-- BEGIN Exercise input --

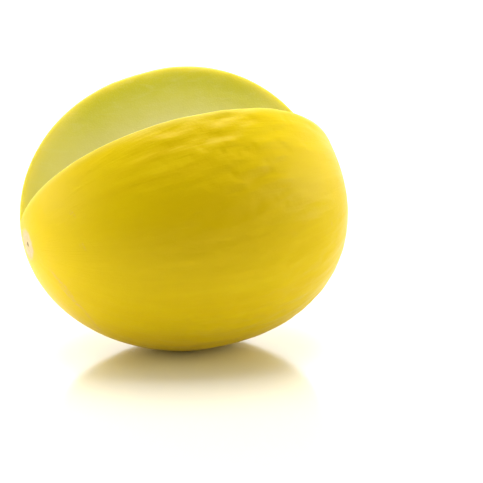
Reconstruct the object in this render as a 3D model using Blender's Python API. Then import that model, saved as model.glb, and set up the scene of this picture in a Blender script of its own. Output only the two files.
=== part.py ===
"""Canary melon with a wedge cut out of it, lying on its side on a small flat spot.

One grown piece, so one solid. The body is a turned egg-shaped profile, moved a little by hand-sized lumps and a
drooping end, with a shallow corky scar at each end. A long wedge is cut out of the top from end to end, and it opens
the seed cavity in the middle.

Metres, +Z up. +X runs along the melon towards its fatter, stem end, and the cut opens upwards. The origin is the
centre of the flat spot that the melon rests on.

The shape is described in the melon's own frame: x along its axis, and round the axis an angle that is 0 at the top
and grows towards -Y. That frame is then pitched about Y and lifted onto the flat spot.
"""

import math

import bmesh
import bpy
from mathutils import Matrix, Vector

# ---------------------------------------------------------------- body
HALF_LENGTH = 0.0917  # middle to either end, along the axis
RADIUS = 0.080  # at the middle, before the lumps
EGG = 0.0649  # how much the stem end is fatter and the blossom end is slimmer
WAIST = 0.0092
BLOSSOM_ROUNDNESS = 2.091  # exponents of the profile: 2 is an ellipse, and more is blunter
STEM_ROUNDNESS = 2.172
# The axis arches, and its stem end hangs a little.
ARCH = -0.0003
SWAY = -0.0022
DROOP = 0.0049
# Lumps: place along the axis (-1 to 1), angle round it, spread along, spread round, height.
LUMPS = (
    (0.82, 0.95, 0.40, 0.75, -0.0029),
    (0.88, 1.95, 0.40, 0.85, 0.0035),
)
# The section isn't quite round: how many waves go round it, with the cosine and sine heights of each.
SECTION_WAVES = (
    (1, -0.00064, 0.00030),
    (2, 0.00068, -0.00082),
    (3, -0.00017, -0.00005),
)
BLOSSOM_SCAR_RADIUS = 0.0086
BLOSSOM_SCAR_DEPTH = 0.0007
STEM_SCAR_RADIUS = 0.0120
STEM_SCAR_DEPTH = 0.0026

# ---------------------------------------------------------------- the cut
# Each cut is a flat plane: its angle round the axis, its offset from the axis at the middle, and how the offset grows
# along the axis.
NEAR_CUT_ANGLE = math.radians(45.5)
NEAR_CUT_OFFSET = -0.0075
NEAR_CUT_SKEW = 0.0707
FAR_CUT_ANGLE = math.radians(-24.7)
FAR_CUT_OFFSET = -0.0042
FAR_CUT_SKEW = 0.0301

# ---------------------------------------------------------------- seed cavity
CAVITY_HALF_LENGTH = 0.0560
CAVITY_RADIUS = 0.0275
CAVITY_RIDGE = 0.0016  # three ridges that carry the seeds
CAVITY_RIDGES = 3
CAVITY_MIDDLE = 0.0020  # along the axis
CAVITY_TIP_LIFT = 0.0021  # how far its two tips stand above the line where the cuts meet

# ---------------------------------------------------------------- how it lies
PITCH = math.radians(8.7)  # stem end up
FLAT_DEPTH = 0.0013  # how much the flat spot takes off the underside
FLAT_SPOT_X = 0.0022  # the flat spot's centre from the middle of the melon, level with the floor
FLAT_SPOT_Y = -0.0017

# ---------------------------------------------------------------- facets
BODY_SEGMENTS = 72
BODY_RINGS = 44
CAVITY_SEGMENTS = 36
CAVITY_RINGS = 20


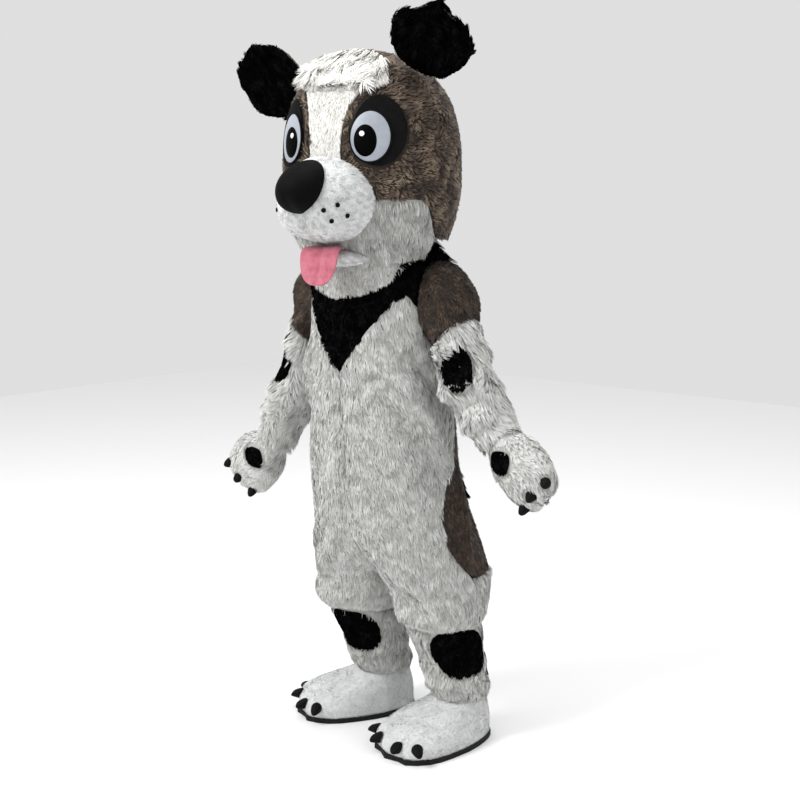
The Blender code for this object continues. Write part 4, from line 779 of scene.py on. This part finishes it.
# facing is the left flap's front; the back's pile is clipped shorter on the left ear, in millimetres
earSet = {
    "spread": 1.10, "round": 0.094, "corner": 0.12, "smoothings": 20, "facing": (0.306, -0.846, -0.31),
    "backLength": {"left": 9.0, "right": 18.0}, "inset": 0.0015, "seam": -0.45,
}
for side, word in ((1, "left"), (-1, "right")):
    ear = clothSurface(["ear_" + word], levels=2, whole=True, inset=earSet["inset"])
    front = Vector(earSet["facing"])
    front.x *= side
    front.normalize()
    middle = middleOf(ear)
    for vert in ear.verts:
        # corners of the flap are drawn in, so that its outline is round
        flat = (vert.co - middle) * earSet["spread"]
        depth = front * flat.dot(front)
        reach = (flat - depth).length
        if reach > earSet["round"]:
            pulled = earSet["round"] + (reach - earSet["round"]) * earSet["corner"]
            flat = depth + (flat - depth) * (pulled / reach)
        vert.co = middle + flat
    for _ in range(earSet["smoothings"]):
        bmesh.ops.smooth_vert(ear, verts=ear.verts[:], factor=0.5, use_axis_x=True, use_axis_y=True,
                              use_axis_z=True)
    ear.normal_update()
    addPadding("pad_ear_" + word, ear.copy(), blackKnit, ["ear_" + word])
    # faces turned further back than the seam carry the brown pile, the others the black
    for half, pile, fibre, lean in (
        ("front", dict(earPile, seed=401 + side), blackFur, -0.15),
        ("back", dict(earBackPile, length=earSet["backLength"][word], seed=421 + side), brownFur, 0.0),
    ):
        bm = ear.copy()
        gone = [face for face in bm.faces
                if (face.normal.dot(front) < earSet["seam"]) == (half == "front")]
        bmesh.ops.delete(bm, geom=gone, context="FACES")
        growFur(f"fur_ear_{half}_{word}", [bm], pile, fibre, towards((side * 0.35, lean, 0.9)))
print("ears furred")


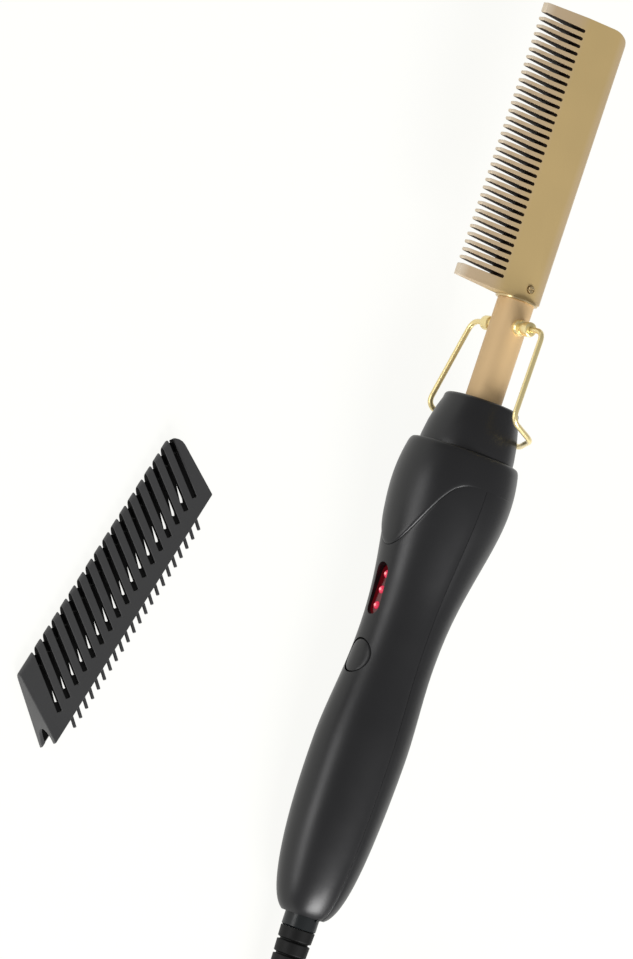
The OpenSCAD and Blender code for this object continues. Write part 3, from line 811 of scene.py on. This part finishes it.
# %% The row of lamps
def dome_row_tree():
    """Half-sunk balls on a straight row, flattened to a height."""
    inputs = [("Count", COUNT), ("Pitch", FLOAT), ("Radius", FLOAT), ("Height", FLOAT), ("Glow", MATERIAL)]
    tree, given, out = new_tree("dome_row", inputs)
    link = tree.links.new
    step, size = (tree.nodes.new("ShaderNodeCombineXYZ") for _ in range(2))
    link(given.outputs["Pitch"], step.inputs["X"])
    line = tree.nodes.new("GeometryNodeMeshLine")
    link(given.outputs["Count"], line.inputs["Count"])
    link(step.outputs[0], line.inputs["Offset"])
    ball = tree.nodes.new("GeometryNodeMeshUVSphere")
    ball.inputs["Segments"].default_value = 32
    ball.inputs["Rings"].default_value = 16
    ball.inputs["Radius"].default_value = 1.0
    smooth = tree.nodes.new("GeometryNodeSetShadeSmooth")
    link(ball.outputs["Mesh"], smooth.inputs["Geometry"])
    for axis, label in (("X", "Radius"), ("Y", "Radius"), ("Z", "Height")):
        link(given.outputs[label], size.inputs[axis])
    row = tree.nodes.new("GeometryNodeInstanceOnPoints")
    link(line.outputs["Mesh"], row.inputs["Points"])
    link(smooth.outputs["Geometry"], row.inputs["Instance"])
    link(size.outputs[0], row.inputs["Scale"])
    finish_tree(tree, row.outputs["Instances"], "Glow", given, out)
    return tree


DOME_ROW = dome_row_tree()
LAMP_PITCH = 4.9


def lamp_row(name, radius, height, base, material):
    """Three domes in the window; the tree's row is turned so that they face the button side."""
    row = run_tree(
        name,
        DOME_ROW,
        count=3,
        pitch=LAMP_PITCH * MM,
        radius=radius * MM,
        height=height * MM,
        glow=material,
    )
    outward = Matrix(((1, 0, 0), (0, 0, 1), (0, -1, 0))).to_4x4()
    start = Matrix.Translation(Vector((LAMP_X - LAMP_PITCH, base, 0)) * MM)
    return into_place(row, COMB_AXES @ start @ outward)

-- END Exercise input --

:: Exercise task ::
Write out exactly the lines from the start of the material through the line with "small flat spot.". No other output is expected.

:: Exercise answer ::
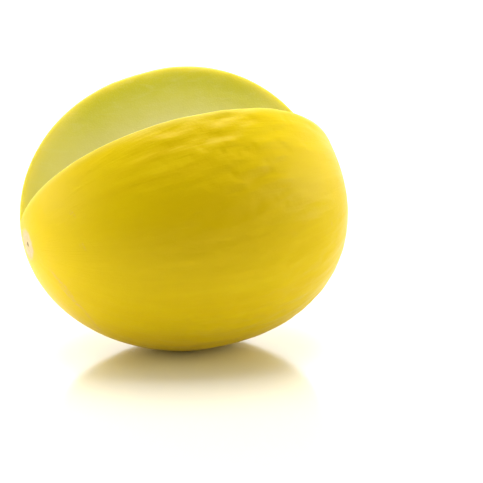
Reconstruct the object in this render as a 3D model using Blender's Python API. Then import that model, saved as model.glb, and set up the scene of this picture in a Blender script of its own. Output only the two files.
=== part.py ===
"""Canary melon with a wedge cut out of it, lying on its side on a small flat spot.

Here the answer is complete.